Schritt für Schritt in Richtung Smart City
Die Metropolen der großen Industrienationen sind das wichtigste Experimentierfeld für die Smart City. Hier finden ihre Technologie-Pioniere die nötige Infrastruktur vor – zum Beispiel leistungsstarke, flächendeckend verfügbare mobile Netze. Um die Vision der intelligenten Stadt zu verwirklichen, setzen sie vor allem auf die neue Mobilfunkgeneration 5G, die erstmals die Kapazitäten liefern wird, um Millionen von Geräten und Sensoren auf kleinem Raum mit Funkverbindungen auszustatten. Dieser Fortschritt ist für die Smart City unverzichtbar, denn nur eine allumfassende Vernetzung kann der städtischen Infrastruktur tatsächlich Intelligenz einhauchen.
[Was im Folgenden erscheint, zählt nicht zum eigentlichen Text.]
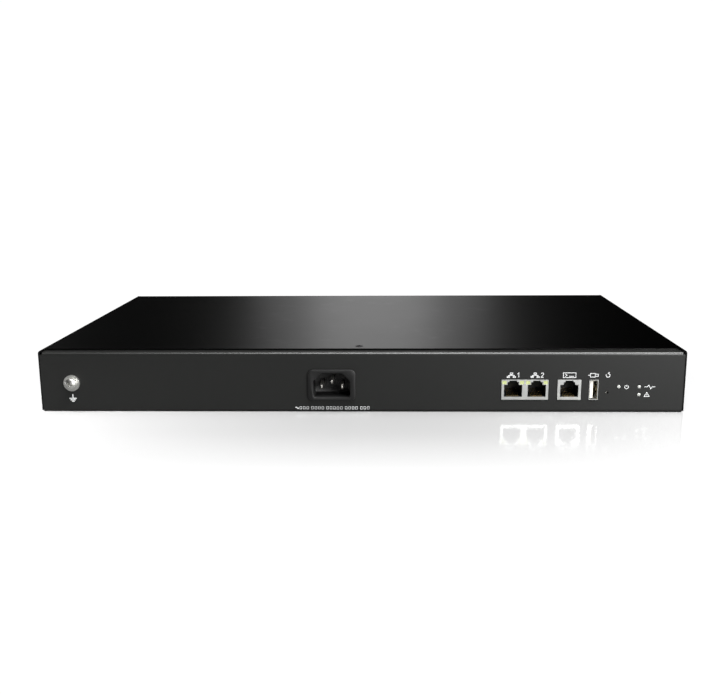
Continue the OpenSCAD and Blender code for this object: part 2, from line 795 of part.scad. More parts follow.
module memory_socket() {
    color("#1d1d1d") {
        difference() {
            block([memory_at[0] - 36, memory_at[1] - 8, board_top], [memory_at[0] + 36, memory_at[1] + 1, board_top + 6.4]);
            block([memory_at[0] - memory_size[0] / 2, memory_at[1] - 3, memory_z],
                [memory_at[0] + memory_size[0] / 2, memory_at[1] + 2, memory_z + memory_size[2]]);
        }
        for (s = [-1, 1]) block([memory_at[0] + s * 35.1 - 0.9, memory_at[1] + 1, board_top],
            [memory_at[0] + s * 35.1 + 0.9, memory_at[1] + 24, board_top + 5.6]);
    }
}

module memory_module() {
    color("#2c6b46") translate([memory_at[0], memory_at[1] - 3, memory_z]) {
        translate([-memory_size[0] / 2, 0, 0]) cube(memory_size);
        for (x = [-24, -8, 8, 24]) translate([x - 5, 10, memory_size[2] - eps]) cube([10, 13, 1.1]);
    }
}

// Flat packages: x, y, width, depth, height
chips = [[112.5, -74, 12, 12, 1], [142, -90, 9, 9, 1], [165, -88, 8, 8, 1], [60, -70, 17, 17, 1.4],
    [60, -30, 14, 14, 1.2], [178, -60, 20, 14, 1.1], [178, -36, 20, 14, 1.1], [178, -8, 14, 14, 1.2],
    [182, 24, 10, 13, 1], [70, 22, 10, 10, 1], [46, -50, 6, 5, 1.6], [188, -84, 6, 5, 1.6]];

module board_chips() {
    color("#1b1b1d") for (c = chips)
        translate([c[0] - c[2] / 2, c[1] - c[3] / 2, board_top]) cube([c[2], c[3], c[4]]);
}

module magnetics() {
    color("#151515") for (x = ethernet_xs)
        translate([ethernet_x + x - 6.5, front_y + 24, board_top]) cube([13, 15.5, 5.6]);
}

// Electrolytic cans: x, y, radius, height
cans = [[78, -66, 4, 11.5], [88, -66, 4, 11.5], [98, -70, 4, 11.5], [152, -64, 4, 11.5], [160, -72, 3.15, 7],
    [34, 40, 5, 12.5], [46, 42, 5, 12.5], [58, 42, 4, 11.5], [158, 12, 3.15, 7], [76, 2, 3.15, 7]];

module board_capacitors() {
    color("#2a2f3a") for (c = cans) translate([c[0], c[1], board_top]) cylinder(r = c[2], h = c[3]);
}

chokes = [[74, -50], [40, 28], [53, 26], [152, -48], [62, 2]];

module board_inductors() {
    color("#55575a") for (p = chokes) translate([p[0] - 5, p[1] - 5, board_top]) {
        translate([0.6, 0.6, 0]) cube([8.8, 8.8, 5]);
        cube([10, 10, 4.2]);
    }
}

module coin_cell_holder() {
    color("#1f1f1f") translate([cell_at[0], cell_at[1], board_top]) difference() {
        cylinder(r = cell_r + 1.6, h = 4.2);
        translate([0, 0, 1]) cylinder(r = cell_r + 0.1, h = 5);
        translate([-4, -cell_r - 4, 1]) cube([8, 8, 5]);
    }
}

module coin_cell() {
    color("#cfd0cc") translate([cell_at[0], cell_at[1], board_top + 1]) {
        cylinder(r = cell_r, h = cell_h - 0.6);
        cylinder(r = cell_r - 0.8, h = cell_h);
    }
}

module board_headers() {
    color("#e6e1d2") {
        translate([power_header_at[0] - header_w / 2, power_header_at[1] - header_w / 2, board_top]) difference() {
            cube([header_w, header_w, 9]);
            translate([1, 1, 1.2]) cube([header_w - 2, header_w - 2, 9]);
        }
        for (p = fan_header_at) translate([p[0] - 3, p[1] - 4, board_top]) {
            cube([6, 8, 2.6]);
            cube([1.2, 8, 6.5]);
        }
    }
}

// ---------- power supply ----------

module psu_board() {
    color("#b08a4a") pcb(psu_x, psu_y, psu_holes);
}

module psu_insulator() {
    color("#d9d4c4") block([psu_x[0] - 3, psu_y[0] + 9.5, sheet], [psu_x[1] + 3, psu_y[1] - 9.5, sheet + 0.4]);
}

psu_mid = [(psu_x[0] + psu_x[1]) / 2, (psu_y[0] + psu_y[1]) / 2];

module psu_transformer() {
    color("#caa53a") translate([psu_mid[0], psu_mid[1] + 15, board_top]) {
        translate([-13, -11, 0]) cube([26, 22, 4]);
        translate([-10.5, -14, 4 - eps]) cube([21, 28, 16]);
        translate([-15, -5, 3]) cube([30, 10, 21]);
    }
}

module psu_capacitors() {
    color("#26303f") {
        translate([psu_mid[0] + 4, psu_y[0] + 50, board_top]) cylinder(r = 11, h = 28);
        for (x = [-46, -34, -22]) translate([psu_x[1] + x, psu_y[1] - 8, board_top]) cylinder(r = 5, h = 20);
        translate([psu_x[0] + 16, psu_y[1] - 9, board_top]) cylinder(r = 4, h = 16);
    }
    color("#c9a83c") {
        translate([psu_x[0] + 9, psu_y[0] + 14, board_top]) cube([18, 8.5, 14]);
        translate([psu_x[0] + 33, psu_y[0] + 21, board_top]) cube([15, 7, 12]);
    }
}

// Bent plates with the power transistors clipped to them
module psu_heatsinks() {
    color("#a9adaf") for (s = [0, 1])
        translate([s ? psu_x[1] - 12 : psu_x[0] + 8, psu_mid[1] - 18, board_top]) {
            cube([2, 48, 24]);
            translate([s ? 0 : -6, 0, 22]) cube([8, 48, 2]);
            for (y = [6, 26]) translate([s ? -4.6 : 2 - eps, y, 2]) cube([4.6 + eps, 10.4, 15]);
        }
}

module psu_chokes() {
    color("#8a5a2a") {
        translate([psu_x[1] - 16, psu_y[0] + 27, board_top + 9.8]) rotate([0, 90, 0])
            rotate_extrude() translate([6.4, 0]) circle(3.3);
        translate([psu_x[0] + 20, psu_y[0] + 34, board_top + 3.5])
            rotate_extrude() translate([6.6, 0]) circle(3.4);
        translate([psu_mid[0] + 4, psu_y[1] - 26, board_top + 3.3])
            rotate_extrude() translate([6, 0]) circle(3.2);
    }
}

module psu_fuse() {
    color("#d8d8d2") translate([psu_in_at[0] - 20, psu_y[0] + 8, board_top + 4]) rotate([0, 90, 0]) {
        translate([0, 0, -10]) cylinder(r = 2.5, h = 20);
        for (z = [-9.8, 5.4]) translate([0, 0, z]) cylinder(r = 2.9, h = 4.4);
        for (z = [-8.6, 6.6]) translate([2, -1.6, z]) cube([2, 3.2, 2]);
    }
}

module psu_terminals() {
    color("#e6e1d2") {
        translate([psu_in_at[0] - 9, psu_in_at[1] - 4.5, board_top]) difference() {
            cube([14, 9, 9.5]);
            translate([1, 1, 3]) cube([12, 9, 9]);
        }
        translate([psu_out_at[0] - 5, psu_out_at[1] - 8, board_top]) difference() {
            cube([9, 16, 9.5]);
            translate([1, 1, 3]) cube([9, 14, 9]);
        }
    }
}

// ---------- fans ----------

// A fan drawn with its axis along Z: the struts and the motor base are at z = 0
module fan_frame() {
    color("#141414") {
        difference() {
            translate([-fan_size / 2, -fan_size / 2, 0]) cube([fan_size, fan_size, fan_depth]);
            translate([0, 0, -1]) cylinder(r = fan_bore_r, h = fan_depth + 2);
            for (x = [-1, 1], y = [-1, 1]) translate([x * fan_hole, y * fan_hole, -1])
                cylinder(r = m3_r + 0.25, h = fan_depth + 2);
            for (a = [0 : 90 : 270]) rotate(a) translate([fan_size / 2 - 2.4, -9, 3.5])
                cube([3, 18, fan_depth - 7]);
        }
        difference() {
            union() {
                cylinder(r = hub_r, h = 2.4);
                cylinder(r = 3.4, h = 9);
                for (a = [30 : 90 : 300]) rotate(a) translate([0, -1.2, 0]) cube([fan_bore_r + 0.3, 2.4, 2.2]);
            }
            translate([0, 0, 1]) cylinder(r = 1.5 + fit_gap, h = 12);
        }
    }
}

// The rotor is a cup over the motor, with its shaft in the frame's bearing
module fan_rotor() {
    color("#181818") {
        difference() {
            cylinder(r = hub_r, h = fan_depth - 4.4);
            translate([0, 0, -1]) cylinder(r = hub_r - 1.4, h = fan_depth - 5);
        }
        translate([0, 0, -1.9]) cylinder(r = 1.5, h = fan_depth - 4);
        for (i = [0 : fan_blades - 1]) rotate(i * 360 / fan_blades) intersection() {
            translate([hub_r - 0.4, -12, 0]) cube([fan_bore_r - 0.7 - hub_r + 0.4, 24, fan_depth - 5]);
            translate([0, 0, (fan_depth - 5) / 2]) rotate([38, 0, 0])
                translate([0, -0.6, -12]) cube([fan_bore_r, 1.2, 24]);
            cylinder(r = fan_bore_r - 0.7, h = fan_depth);
        }
    }
}

module place_fan(i) {
    translate([fan_outer_x, fan_ys[i], fan_z]) rotate([0, 90, 0]) children();
}

module place_rotor(i) {
    place_fan(i) translate([0, 0, 3.2]) children();
}

module fan_front_frame() {
    place_fan(0) fan_frame();
}

module fan_front_rotor() {
    place_rotor(0) fan_rotor();
}

module fan_rear_frame() {
    place_fan(1) fan_frame();
}

module fan_rear_rotor() {
    place_rotor(1) fan_rotor();
}

module fan_screws() {
    color("#c9c9c6") for (i = [0, 1], x = [-1, 1], y = [-1, 1])
        place_fan(i) translate([x * fan_hole, y * fan_hole, fan_depth + fit_gap]) m3_screw(fan_depth + 0.8);
}

lead_r = 0.75;
fan_inner_x = fan_outer_x + fan_depth;

lead_z = 2.4;
lead_lane = 2;
lead_back = [-172, 74, lead_z];
lead_turn = [-10, 74, lead_z];
lead_bend = 6;

// Each fan's red and black lead runs along the floor behind the power supply to the main board
module fan_leads() {
    color("#8c1f1a") for (i = [0, 1], k = [0, 1]) {
        lane = lead_lane * (2 * i + k);
        head = fan_header_at[1 - i];
        px = head[0] + 1;
        py = head[1] - 1.1 + 2.2 * k;
        x1 = lead_turn[0] + lead_bend + lane;
        r = 8 - x1;
        tube(concat(
            [[fan_inner_x, fan_ys[i] + 8 + lead_lane * k, lead_z]],
            arc([-184 - 2 * lead_lane * i, fan_ys[i] + 14, lead_z], lead_bend - lead_lane * k, along, across, -90, 0),
            arc(lead_back, lead_bend + lane, along, across, 180, 90),
            arc(lead_turn, lead_bend + lane, along, across, 90, 0),
            [[x1, py + 20, lead_z], [x1, py + r, 3], [8 - 0.7 * r, py + 0.3 * r, 5], [8, py, 9], [12, py, 15],
                [16, py, 21]],
            arc([px - 4, py, 19.5], 4, along, upward, 90, 0),
            [[px, py, board_top + 8.2]]), lead_r);
    }
}

module board_plugs() {
    color("#e6e1d2") {
        block([power_header_at[0] - 3.9, power_header_at[1] - 3.9, board_top + 1.3],
            [power_header_at[0] + 3.9, power_header_at[1] + 3.9, board_top + 14]);
        for (p = fan_header_at) block([p[0] - 1.7, p[1] - 3.8, board_top + 2.7], [p[0] + 3, p[1] + 3.8, board_top + 8.2]);
        block([psu_in_at[0] - 7.9, psu_in_at[1] - 3.4, board_top + 3.1], [psu_in_at[0] + 3.9, psu_in_at[1] + 5.6, board_top + 12]);
        block([psu_out_at[0] - 3.9, psu_out_at[1] - 6.9, board_top + 3.1], [psu_out_at[0] + 5, psu_out_at[1] + 6.9, board_top + 12]);
    }
}

// Four wires rise from the supply's plug, sag together across the middle and drop into the board's plug
module dc_wires() {
    color("#b5251d") for (i = [0, 1], k = [0, 1]) {
        x = power_header_at[0] - 1.8 + 3.6 * i;
        y = power_header_at[1] - 1.8 + 3.6 * k;
        x0 = psu_out_at[0] + 2;
        y0 = psu_out_at[1] - 4.5 + 3 * (2 * i + k);
        tube(concat(
            [[x0, y0, board_top + 12]],
            arc([x0 + 4 + 3 * i, y0, 24], 4 + 3 * i, along, upward, 180, 90),
            [for (p = [[-62, 42, 19], [-40, 40, 12], [-18, 36, 13], [2, 29, 25]]) p + 2.6 * [0, k, i]],
            arc([power_header_at[0] - 5.8, y, 28], 4 + 3.6 * i, along, upward, 90, 0),
            [[x, y, board_top + 14]]), 1);
    }
}

base_pan();
top_cover();
cover_front_screw();
cover_rear_screws();
press_nuts();
standoffs();
board_screws();
ground_screw();
ground_spring_washer();
ground_flat_washer();
earth_stud();
earth_nut();
inlet_body();
inlet_pins();
inlet_boots();
mains_wires();
earth_wire();
ethernet_shield();
ethernet_housing();
ethernet_contacts();
ethernet_leds();
console_shield();
console_housing();
console_contacts();
usb_shell();
usb_tongue();
usb_contacts();
reset_switch();
reset_button();
indicator_pipes();
indicator_holders();
main_board();
processor();
processor_heatsink();
heatsink_pins();
memory_socket();
memory_module();
board_chips();
magnetics();
board_capacitors();
board_inductors();
coin_cell_holder();
coin_cell();
board_headers();
psu_board();
psu_insulator();
psu_transformer();
psu_capacitors();
psu_heatsinks();
psu_chokes();
psu_fuse();
psu_terminals();
fan_front_frame();
fan_front_rotor();
fan_rear_frame();
fan_rear_rotor();
fan_screws();
fan_leads();
board_plugs();
dc_wires();
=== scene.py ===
"""The looks of a one-rack-unit network security appliance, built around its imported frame.

Each sub-assembly is a class that dresses its own frame nodes, replaces the plain ones with detailed
pieces, and adds what is too fine for the frame. Lengths are in millimetres until a piece is built.
"""

import json
import logging
import math
import random
from dataclasses import dataclass, field
from enum import Enum
from typing import Any, Iterable, Sequence

import bmesh
import bpy
import numpy as np
from mathutils import Matrix, Vector

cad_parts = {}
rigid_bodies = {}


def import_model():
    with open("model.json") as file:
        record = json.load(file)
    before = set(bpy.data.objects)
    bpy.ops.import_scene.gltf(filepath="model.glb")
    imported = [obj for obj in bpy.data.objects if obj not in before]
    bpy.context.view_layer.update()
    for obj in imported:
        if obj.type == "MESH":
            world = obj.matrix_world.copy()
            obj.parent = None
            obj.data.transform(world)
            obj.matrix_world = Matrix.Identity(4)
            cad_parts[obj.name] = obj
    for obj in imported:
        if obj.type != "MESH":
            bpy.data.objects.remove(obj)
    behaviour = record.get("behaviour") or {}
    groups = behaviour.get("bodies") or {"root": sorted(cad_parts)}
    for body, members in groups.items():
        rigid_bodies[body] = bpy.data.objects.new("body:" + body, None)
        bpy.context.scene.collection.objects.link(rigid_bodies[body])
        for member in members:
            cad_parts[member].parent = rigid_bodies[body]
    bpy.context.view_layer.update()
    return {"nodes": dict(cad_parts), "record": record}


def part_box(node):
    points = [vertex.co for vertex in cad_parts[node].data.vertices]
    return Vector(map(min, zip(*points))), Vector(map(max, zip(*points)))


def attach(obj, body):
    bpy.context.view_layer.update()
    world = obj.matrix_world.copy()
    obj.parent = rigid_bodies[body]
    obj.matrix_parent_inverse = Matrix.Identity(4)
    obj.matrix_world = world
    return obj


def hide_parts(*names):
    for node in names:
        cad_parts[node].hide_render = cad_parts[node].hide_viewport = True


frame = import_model()

MM = 0.001
X, Y, Z = Vector((1, 0, 0)), Vector((0, 1, 0)), Vector((0, 0, 1))
log = logging.getLogger("appliance")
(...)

Qualcomm erwartet die Marktreife der 5G-Technologien zum Ende des laufenden Jahrzehnts. Schon heute lässt sich aber beobachten, wie intelligente Technologien langsam in unsere Städte Einzug erhalten. Die Smart City wird unsere Städte nicht im Handumdrehen revolutionieren, sondern sie sukzessive umgestalten und verbessern. Die obigen Beispiele zeigen, welche Formen der Wandel annehmen kann.